В миг ее теперь уже неотменимого появления в прозрачных дверях комнаты он почувствовал восторг, как бывает при взлете: пользуясь неогомеровской метафорой – земля наклоняется, потом снова возвращается в горизонтальное положение, и практически без затрат времени и пространства мы уже на тысячу футов от земли, и облака (легкие, пушистые, очень белые, разделенные более или менее широкими промежутками) как бы разложены на плоском стекле небесной лаборатории, сквозь которое далеко внизу, на пряничной земле, виднеется то изрезанный шрамами склон, то круглое индигового цвета озеро, то темная зелень соснового леса, то вкрапления деревень. Вот идет стюардесса, несет прохладительные напитки, – это Арманда, она только что приняла его предложение, хоть он и предупреждал, что она многое преувеличивает, например удовольствие от вечеринок в Нью-Йорке, его работу, будущее наследство, писчебумажное дельце его дяди, горы в Вермонте, – и в этот момент аэроплан взрывается с ревом и надсадным кашлем.

Закашлявшись, наш Персон сел на кровати и в душащем мраке стал нащупывать выключатель, но от щелчка было столько же толку, сколько от усилий паралитика подняться с места. Поскольку в его прежней комнате на четвертом этаже кровать стояла у другой, северной стены, он кинулся, как оказалось, к двери и отворил ее настежь, вместо того чтобы попытаться, как он думал, спастись через окно, не запертое на щеколду и распахнувшееся, как только роковой сквозняк принес клубы дыма из коридора.

Пламя, сначала питавшееся подкинутым в подвал промасленным тряпьем, потом поддержанное более летучей жидкостью, предусмотрительно разбрызганной по лестнице и коридорам, быстро распространилось по гостинице – однако «к счастью», как выразилась на следующее утро местная газета, «погибло лишь несколько человек, так как занято было всего несколько номеров».

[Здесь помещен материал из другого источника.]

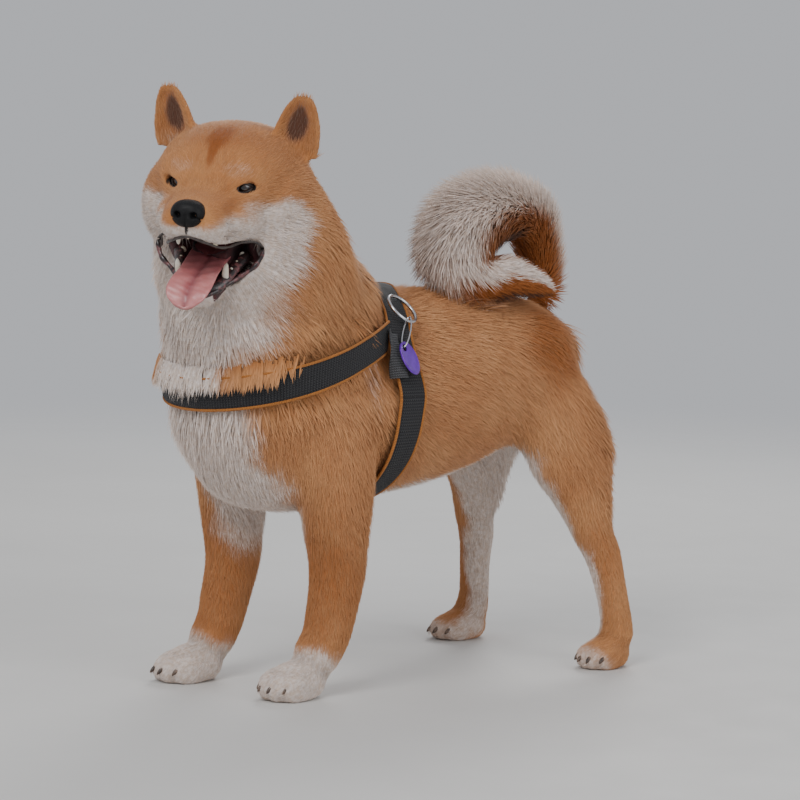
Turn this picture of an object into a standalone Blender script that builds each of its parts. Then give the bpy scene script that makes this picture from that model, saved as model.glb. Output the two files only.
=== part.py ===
"""A life-size shiba inu standing square, mouth open, in a chest harness.

Metres, +Z up. The nose points to -Y, the animal's left side is +X, and the floor is Z = 0.
Body tables are in centimetres on a dog 39.5 cm high at the withers, and CM scales them.
"""

import math
import random

import bmesh
import bpy
import numpy as np
from mathutils import Matrix, Vector
from mathutils.bvhtree import BVHTree

# Driving dimensions
WITHERS = 0.395
CM = WITHERS / 39.5
GAP = 0.0003
SOLVER = "MANIFOLD"
COARSE = 0.0030
BODY_PASSES = 40
BODY_TRIANGLES = 4000
LEG_VOXEL = 0.0024
LEG_PASSES = 8
LEG_TRIANGLES = 2000
FINE = 0.0018
HEAD_PASSES = 22
HEAD_TRIANGLES = 3300
HEAD_AT = (2.1, -21.3, 53.7)
HEAD_YAW = math.radians(36.0)
HEAD_NOD = math.radians(5.0)
HEAD_ROLL = math.radians(3.5)
JAW_OPEN = math.radians(27.0)
JAW_HINGE = (1.0, -8.6)
EYE_RADIUS = 1.05
EYE_AT = (3.1, 6.9, -3.8)
EYE_TURN = math.radians(22.0)
EYE_OPENING = (1.95, 1.0)
EYE_SLANT = math.radians(14.0)

# Trunk: how far back, lowest, highest, half width
TRUNK = (
    (-16.5, 19.0, 35.0, 7.6),
    (-12.5, 17.6, 38.2, 8.8),
    (-6.0, 18.0, 39.0, 9.2),
    (2.0, 19.0, 38.8, 9.1),
    (9.0, 21.0, 38.3, 8.4),
    (14.0, 23.6, 38.1, 7.8),
    (17.5, 25.6, 37.6, 7.0),
    (19.8, 27.6, 36.4, 5.6),
)
# Neck and chest, from the skull down: x, y, z, half width, reach behind, reach in front
NECK = (
    (2.4, -19.6, 50.4, 7.2, 4.4, 6.4),
    (1.8, -18.7, 46.5, 9.2, 6.3, 9.2),
    (1.2, -17.3, 42.0, 10.2, 8.2, 11.0),
    (0.6, -15.6, 37.5, 10.2, 10.0, 11.8),
    (0.0, -14.0, 32.0, 10.0, 9.0, 11.6),
    (0.0, -13.4, 26.0, 9.4, 8.0, 11.0),
    (0.0, -12.6, 21.0, 8.0, 7.0, 8.6),
)
# Front leg of the left side, in the same columns
FORE_LEG = (
    (5.2, -12.5, 33.0, 3.8, 5.6, 6.4),
    (6.2, -13.0, 26.0, 3.8, 5.2, 5.6),
    (7.0, -12.6, 20.0, 3.5, 4.2, 4.0),
    (7.1, -12.3, 15.5, 3.0, 3.1, 3.0),
    (7.0, -12.0, 12.0, 2.7, 2.8, 2.7),
    (7.0, -12.5, 8.5, 2.4, 2.4, 2.5),
    (6.9, -13.2, 5.5, 2.3, 2.2, 2.3),
    (6.7, -14.3, 3.6, 2.4, 2.1, 2.3),
)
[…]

Теперь языки огня краснокожей колонной поднимались по лестнице – один за другим, парами, тройками, рука об руку, со счастливым гуденьем между собой переговариваясь. Но Персона загнал обратно в комнату не трепещущий их жар, а едкий черный дым; простите, – сказал учтивый огонек, придерживая дверь, которую он тщетно старался закрыть. Окно хлопнуло с такой силой, что стекла разлетелись каскадом рубинов. Уже смертельно задыхаясь, он подумал, что буря снаружи, должно быть, способствует пожару внутри. Наконец, спасаясь от удушья, он сделал попытку вылезти наружу, но на этой стороне ревущего дома не было ни балконов, ни выступов. Когда он добрался до окна, длинный язык с заостренным бледно-голубым кончиком, танцуя, остановил его изящным жестом руки в перчатке. Сквозь рушащиеся дощатые перегородки и падающую штукатурку до него донеслись человеческие вопли, и одним из его последних ложных умозаключений была мысль, что это крики людей, спешивших к нему на помощь, а не стоны товарищей по несчастью. Вокруг него вращались пестрые кольца, и ему на мгновение вспомнились овощи из жуткой детской книжки – победно кружащиеся, все быстрей и быстрей, вокруг мальчика в ночной рубашке, который тщетно пытается пробудиться от радужного головокружения сна. Последнее сновидение – раскаленная добела книга или коробка, совершенно пустая, прозрачная, просвечивающая насквозь. Это, наверное, оно и есть: не грубая боль физической смерти, но иная, несравнимо горшая мука, – таинственный ход, необходимый, чтобы душа из одного состояния бытия перешла в другое.

Легче, сынок, легче – сама, знаешь, пойдет!